TO BE DONE = Your task is to return, exactly, the run of lines starting at the line holding "function glass(name, geometry)" and ending at the line holding "from mathutils import", both ends included and no other lines.

EXTRACTED RECORDS =
-- BEGIN --

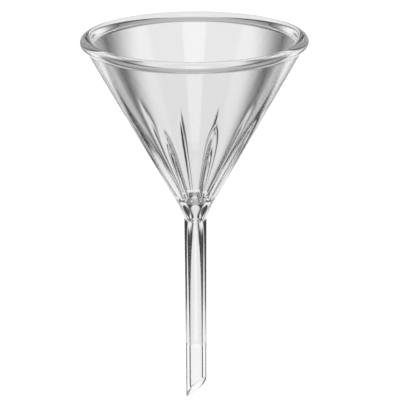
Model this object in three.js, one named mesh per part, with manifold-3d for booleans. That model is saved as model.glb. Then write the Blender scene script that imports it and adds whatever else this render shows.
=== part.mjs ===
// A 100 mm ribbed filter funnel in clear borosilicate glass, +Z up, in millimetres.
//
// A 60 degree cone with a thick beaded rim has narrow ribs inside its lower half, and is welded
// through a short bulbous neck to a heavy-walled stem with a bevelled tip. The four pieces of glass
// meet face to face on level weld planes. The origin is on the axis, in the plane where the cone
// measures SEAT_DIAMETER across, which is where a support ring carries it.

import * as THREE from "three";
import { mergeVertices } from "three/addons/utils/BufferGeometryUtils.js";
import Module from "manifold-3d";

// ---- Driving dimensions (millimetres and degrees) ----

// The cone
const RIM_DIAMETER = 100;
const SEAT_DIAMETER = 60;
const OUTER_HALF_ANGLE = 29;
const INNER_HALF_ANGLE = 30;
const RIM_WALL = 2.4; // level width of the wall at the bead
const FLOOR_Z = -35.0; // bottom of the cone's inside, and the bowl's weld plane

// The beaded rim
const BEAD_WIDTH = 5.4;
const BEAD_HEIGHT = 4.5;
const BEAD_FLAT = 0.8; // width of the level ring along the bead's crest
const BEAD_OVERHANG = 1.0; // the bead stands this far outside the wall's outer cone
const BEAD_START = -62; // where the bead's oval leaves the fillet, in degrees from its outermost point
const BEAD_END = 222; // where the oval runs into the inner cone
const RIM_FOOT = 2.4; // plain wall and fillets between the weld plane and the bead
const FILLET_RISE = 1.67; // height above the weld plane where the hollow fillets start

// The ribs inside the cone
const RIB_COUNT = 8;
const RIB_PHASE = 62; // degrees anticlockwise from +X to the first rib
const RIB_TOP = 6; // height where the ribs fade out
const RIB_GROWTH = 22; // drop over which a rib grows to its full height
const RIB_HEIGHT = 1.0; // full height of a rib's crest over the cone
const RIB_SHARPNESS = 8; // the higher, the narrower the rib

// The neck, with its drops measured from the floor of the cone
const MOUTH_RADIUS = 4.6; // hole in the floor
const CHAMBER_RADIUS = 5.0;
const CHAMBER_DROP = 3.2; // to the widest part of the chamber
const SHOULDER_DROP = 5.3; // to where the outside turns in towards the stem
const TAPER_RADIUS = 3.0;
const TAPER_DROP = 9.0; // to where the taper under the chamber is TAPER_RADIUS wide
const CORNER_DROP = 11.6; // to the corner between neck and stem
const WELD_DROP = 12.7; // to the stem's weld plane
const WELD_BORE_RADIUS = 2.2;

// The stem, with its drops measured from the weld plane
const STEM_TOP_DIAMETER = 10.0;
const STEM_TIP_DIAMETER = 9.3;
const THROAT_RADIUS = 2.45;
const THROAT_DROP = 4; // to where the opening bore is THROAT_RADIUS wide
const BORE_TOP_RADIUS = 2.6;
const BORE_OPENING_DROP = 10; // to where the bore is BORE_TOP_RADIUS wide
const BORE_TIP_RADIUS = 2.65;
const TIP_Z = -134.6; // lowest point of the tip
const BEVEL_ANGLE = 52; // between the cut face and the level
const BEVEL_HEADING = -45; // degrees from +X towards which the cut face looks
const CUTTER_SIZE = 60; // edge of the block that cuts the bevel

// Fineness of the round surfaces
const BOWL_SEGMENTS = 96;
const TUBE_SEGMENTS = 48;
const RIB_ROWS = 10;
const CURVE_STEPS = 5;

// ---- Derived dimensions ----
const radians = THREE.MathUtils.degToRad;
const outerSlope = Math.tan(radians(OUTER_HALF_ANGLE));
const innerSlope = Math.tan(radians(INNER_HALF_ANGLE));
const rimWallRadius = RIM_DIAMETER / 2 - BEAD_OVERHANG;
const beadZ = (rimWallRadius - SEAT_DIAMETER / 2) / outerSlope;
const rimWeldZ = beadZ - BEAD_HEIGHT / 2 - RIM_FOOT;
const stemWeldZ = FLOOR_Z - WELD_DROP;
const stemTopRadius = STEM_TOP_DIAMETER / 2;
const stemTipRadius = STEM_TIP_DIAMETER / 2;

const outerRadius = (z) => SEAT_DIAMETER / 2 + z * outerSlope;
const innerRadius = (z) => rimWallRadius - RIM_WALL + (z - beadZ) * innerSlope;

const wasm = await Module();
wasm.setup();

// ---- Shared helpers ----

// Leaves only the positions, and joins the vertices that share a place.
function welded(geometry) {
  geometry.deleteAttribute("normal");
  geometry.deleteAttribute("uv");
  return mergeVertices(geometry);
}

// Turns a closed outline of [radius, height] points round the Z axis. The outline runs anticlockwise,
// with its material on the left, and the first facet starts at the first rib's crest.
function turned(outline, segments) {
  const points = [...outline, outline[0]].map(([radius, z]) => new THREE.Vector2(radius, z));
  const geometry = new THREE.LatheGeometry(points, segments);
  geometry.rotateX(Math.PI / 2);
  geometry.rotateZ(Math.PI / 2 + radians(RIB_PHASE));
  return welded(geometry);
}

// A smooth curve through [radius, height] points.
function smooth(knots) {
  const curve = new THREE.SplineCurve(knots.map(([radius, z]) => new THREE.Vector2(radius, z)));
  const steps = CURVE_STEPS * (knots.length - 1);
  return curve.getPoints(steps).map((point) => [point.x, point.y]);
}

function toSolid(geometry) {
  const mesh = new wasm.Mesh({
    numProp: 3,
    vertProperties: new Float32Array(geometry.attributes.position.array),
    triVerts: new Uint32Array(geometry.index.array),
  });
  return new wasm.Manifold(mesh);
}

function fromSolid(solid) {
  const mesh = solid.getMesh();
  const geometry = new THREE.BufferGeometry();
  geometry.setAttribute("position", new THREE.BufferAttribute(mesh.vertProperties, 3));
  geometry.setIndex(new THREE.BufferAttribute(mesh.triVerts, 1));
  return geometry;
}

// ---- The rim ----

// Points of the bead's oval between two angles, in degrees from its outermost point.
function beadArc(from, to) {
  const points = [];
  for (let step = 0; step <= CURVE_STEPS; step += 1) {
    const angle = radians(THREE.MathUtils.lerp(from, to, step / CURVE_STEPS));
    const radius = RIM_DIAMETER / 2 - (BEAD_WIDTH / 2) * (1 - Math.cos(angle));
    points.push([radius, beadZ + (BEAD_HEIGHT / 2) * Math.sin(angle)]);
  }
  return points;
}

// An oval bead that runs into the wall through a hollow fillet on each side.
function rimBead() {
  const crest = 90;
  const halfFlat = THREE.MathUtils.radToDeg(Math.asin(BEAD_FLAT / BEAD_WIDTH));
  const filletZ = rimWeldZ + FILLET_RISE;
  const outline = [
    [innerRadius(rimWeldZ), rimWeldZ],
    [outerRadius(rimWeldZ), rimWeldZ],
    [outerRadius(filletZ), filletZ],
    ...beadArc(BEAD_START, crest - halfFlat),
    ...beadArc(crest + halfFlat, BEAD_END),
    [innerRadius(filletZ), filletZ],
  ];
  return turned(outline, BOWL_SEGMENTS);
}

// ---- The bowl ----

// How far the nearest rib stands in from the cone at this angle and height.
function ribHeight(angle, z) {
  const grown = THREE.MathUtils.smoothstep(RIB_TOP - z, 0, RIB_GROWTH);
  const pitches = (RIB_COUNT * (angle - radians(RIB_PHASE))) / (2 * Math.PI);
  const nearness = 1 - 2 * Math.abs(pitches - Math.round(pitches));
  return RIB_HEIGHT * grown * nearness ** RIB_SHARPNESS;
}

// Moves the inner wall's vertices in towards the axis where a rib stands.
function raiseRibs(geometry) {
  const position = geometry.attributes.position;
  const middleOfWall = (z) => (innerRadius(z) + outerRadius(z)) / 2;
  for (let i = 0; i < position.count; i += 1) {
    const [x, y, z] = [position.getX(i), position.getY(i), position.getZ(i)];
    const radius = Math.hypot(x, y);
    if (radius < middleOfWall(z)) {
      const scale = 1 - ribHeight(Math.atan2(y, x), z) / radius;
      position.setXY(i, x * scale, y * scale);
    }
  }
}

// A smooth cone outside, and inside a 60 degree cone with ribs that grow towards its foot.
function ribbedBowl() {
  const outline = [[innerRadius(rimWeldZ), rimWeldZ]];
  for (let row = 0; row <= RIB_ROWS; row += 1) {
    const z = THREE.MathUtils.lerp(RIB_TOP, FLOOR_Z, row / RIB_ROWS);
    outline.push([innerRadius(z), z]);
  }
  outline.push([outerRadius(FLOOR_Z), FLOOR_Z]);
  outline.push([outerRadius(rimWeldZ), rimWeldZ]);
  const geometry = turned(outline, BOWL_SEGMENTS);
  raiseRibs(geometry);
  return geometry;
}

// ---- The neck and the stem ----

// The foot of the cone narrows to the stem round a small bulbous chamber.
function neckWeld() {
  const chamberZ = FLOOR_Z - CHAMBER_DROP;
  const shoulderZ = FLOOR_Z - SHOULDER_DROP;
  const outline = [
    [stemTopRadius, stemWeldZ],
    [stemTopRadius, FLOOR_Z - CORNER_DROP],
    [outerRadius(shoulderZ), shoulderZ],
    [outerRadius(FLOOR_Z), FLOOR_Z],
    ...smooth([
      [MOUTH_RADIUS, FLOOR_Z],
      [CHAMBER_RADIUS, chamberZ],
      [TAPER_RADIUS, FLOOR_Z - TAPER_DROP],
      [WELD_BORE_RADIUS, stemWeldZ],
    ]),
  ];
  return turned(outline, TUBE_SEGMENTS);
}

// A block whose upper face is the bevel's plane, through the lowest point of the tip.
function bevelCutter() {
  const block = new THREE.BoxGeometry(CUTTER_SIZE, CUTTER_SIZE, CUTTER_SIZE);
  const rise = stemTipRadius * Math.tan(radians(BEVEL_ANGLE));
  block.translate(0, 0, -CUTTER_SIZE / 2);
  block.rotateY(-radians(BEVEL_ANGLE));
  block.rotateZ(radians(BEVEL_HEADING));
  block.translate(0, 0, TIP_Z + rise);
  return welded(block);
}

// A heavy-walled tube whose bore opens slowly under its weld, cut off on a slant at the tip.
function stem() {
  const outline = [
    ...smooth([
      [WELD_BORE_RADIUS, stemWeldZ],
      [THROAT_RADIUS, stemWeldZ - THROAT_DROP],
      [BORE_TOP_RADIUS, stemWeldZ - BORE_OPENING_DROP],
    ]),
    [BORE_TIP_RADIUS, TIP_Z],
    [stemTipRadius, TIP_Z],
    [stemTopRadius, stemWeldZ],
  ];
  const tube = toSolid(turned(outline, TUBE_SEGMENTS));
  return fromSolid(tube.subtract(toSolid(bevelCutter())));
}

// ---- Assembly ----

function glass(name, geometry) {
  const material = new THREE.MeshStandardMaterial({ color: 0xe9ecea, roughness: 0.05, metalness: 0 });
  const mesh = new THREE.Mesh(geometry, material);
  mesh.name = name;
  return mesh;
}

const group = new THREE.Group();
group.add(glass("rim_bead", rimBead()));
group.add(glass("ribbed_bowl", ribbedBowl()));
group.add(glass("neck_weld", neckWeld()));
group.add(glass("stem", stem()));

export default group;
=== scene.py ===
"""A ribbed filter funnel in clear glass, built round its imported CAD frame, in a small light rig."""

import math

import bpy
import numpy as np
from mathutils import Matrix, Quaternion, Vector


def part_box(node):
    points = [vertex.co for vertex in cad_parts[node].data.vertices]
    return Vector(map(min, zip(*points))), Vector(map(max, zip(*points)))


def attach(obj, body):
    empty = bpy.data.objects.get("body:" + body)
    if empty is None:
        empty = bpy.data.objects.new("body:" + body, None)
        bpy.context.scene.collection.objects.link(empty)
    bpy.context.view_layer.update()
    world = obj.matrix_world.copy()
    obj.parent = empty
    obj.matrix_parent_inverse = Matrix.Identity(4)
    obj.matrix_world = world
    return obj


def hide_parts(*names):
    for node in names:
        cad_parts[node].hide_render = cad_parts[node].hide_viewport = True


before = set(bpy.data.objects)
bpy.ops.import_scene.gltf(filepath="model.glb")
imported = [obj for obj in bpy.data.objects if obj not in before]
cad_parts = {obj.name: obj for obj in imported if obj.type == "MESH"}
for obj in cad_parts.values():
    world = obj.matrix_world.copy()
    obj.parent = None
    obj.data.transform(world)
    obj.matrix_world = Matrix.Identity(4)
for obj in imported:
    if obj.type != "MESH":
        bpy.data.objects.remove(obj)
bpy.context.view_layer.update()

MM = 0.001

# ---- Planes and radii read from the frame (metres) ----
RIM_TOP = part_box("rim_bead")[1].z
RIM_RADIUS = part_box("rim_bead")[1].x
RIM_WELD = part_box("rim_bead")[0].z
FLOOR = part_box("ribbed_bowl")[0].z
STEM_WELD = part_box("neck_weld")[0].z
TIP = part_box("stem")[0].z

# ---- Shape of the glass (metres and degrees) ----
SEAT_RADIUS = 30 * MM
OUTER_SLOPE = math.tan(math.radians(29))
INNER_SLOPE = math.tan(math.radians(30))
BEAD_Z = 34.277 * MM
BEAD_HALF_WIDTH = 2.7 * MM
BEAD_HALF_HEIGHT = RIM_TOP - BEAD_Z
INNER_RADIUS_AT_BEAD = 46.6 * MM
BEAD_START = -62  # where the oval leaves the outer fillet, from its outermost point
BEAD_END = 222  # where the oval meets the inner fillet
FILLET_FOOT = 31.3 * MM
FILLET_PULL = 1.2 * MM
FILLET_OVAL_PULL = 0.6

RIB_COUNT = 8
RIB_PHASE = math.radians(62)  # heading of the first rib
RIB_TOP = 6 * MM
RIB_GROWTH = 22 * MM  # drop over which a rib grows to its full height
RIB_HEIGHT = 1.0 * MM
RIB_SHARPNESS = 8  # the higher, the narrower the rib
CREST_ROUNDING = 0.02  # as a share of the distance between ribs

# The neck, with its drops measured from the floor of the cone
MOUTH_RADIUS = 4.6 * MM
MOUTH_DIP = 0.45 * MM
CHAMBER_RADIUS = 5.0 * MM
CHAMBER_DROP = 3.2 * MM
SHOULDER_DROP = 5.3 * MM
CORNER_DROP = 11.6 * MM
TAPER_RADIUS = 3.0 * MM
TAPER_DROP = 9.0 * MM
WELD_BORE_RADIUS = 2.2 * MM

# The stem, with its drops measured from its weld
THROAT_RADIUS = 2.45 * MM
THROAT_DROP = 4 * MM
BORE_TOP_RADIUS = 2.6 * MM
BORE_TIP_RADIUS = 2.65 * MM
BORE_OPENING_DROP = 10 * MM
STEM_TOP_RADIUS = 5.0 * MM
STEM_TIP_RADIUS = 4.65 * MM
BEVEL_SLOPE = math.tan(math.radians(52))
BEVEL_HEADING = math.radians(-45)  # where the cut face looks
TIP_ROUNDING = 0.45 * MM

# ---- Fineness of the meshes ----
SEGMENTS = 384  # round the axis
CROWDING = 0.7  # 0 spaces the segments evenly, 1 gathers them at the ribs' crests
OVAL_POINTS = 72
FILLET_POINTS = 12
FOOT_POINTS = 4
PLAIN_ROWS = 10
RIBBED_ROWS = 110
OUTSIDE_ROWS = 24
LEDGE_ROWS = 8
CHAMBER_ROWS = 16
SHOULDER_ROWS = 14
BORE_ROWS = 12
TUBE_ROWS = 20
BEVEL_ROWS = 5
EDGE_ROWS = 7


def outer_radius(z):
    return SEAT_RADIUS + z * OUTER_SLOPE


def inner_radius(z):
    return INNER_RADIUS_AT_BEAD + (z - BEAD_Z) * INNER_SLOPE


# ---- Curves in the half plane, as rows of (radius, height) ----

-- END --
-- BEGIN --

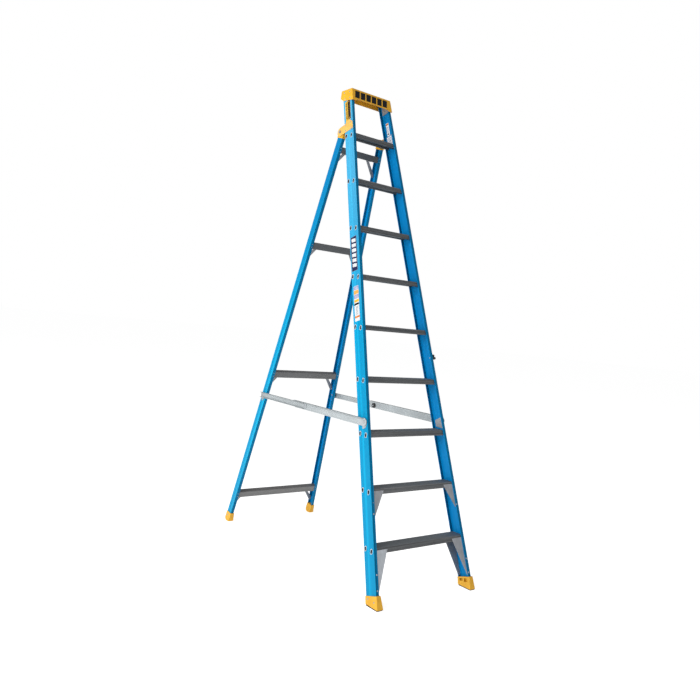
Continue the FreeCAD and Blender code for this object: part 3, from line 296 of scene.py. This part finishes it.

-- END --

FULL RESPONSE =
function glass(name, geometry) {
  const material = new THREE.MeshStandardMaterial({ color: 0xe9ecea, roughness: 0.05, metalness: 0 });
  const mesh = new THREE.Mesh(geometry, material);
  mesh.name = name;
  return mesh;
}

const group = new THREE.Group();
group.add(glass("rim_bead", rimBead()));
group.add(glass("ribbed_bowl", ribbedBowl()));
group.add(glass("neck_weld", neckWeld()));
group.add(glass("stem", stem()));

export default group;
=== scene.py ===
"""A ribbed filter funnel in clear glass, built round its imported CAD frame, in a small light rig."""

import math

import bpy
import numpy as np
from mathutils import Matrix, Quaternion, Vector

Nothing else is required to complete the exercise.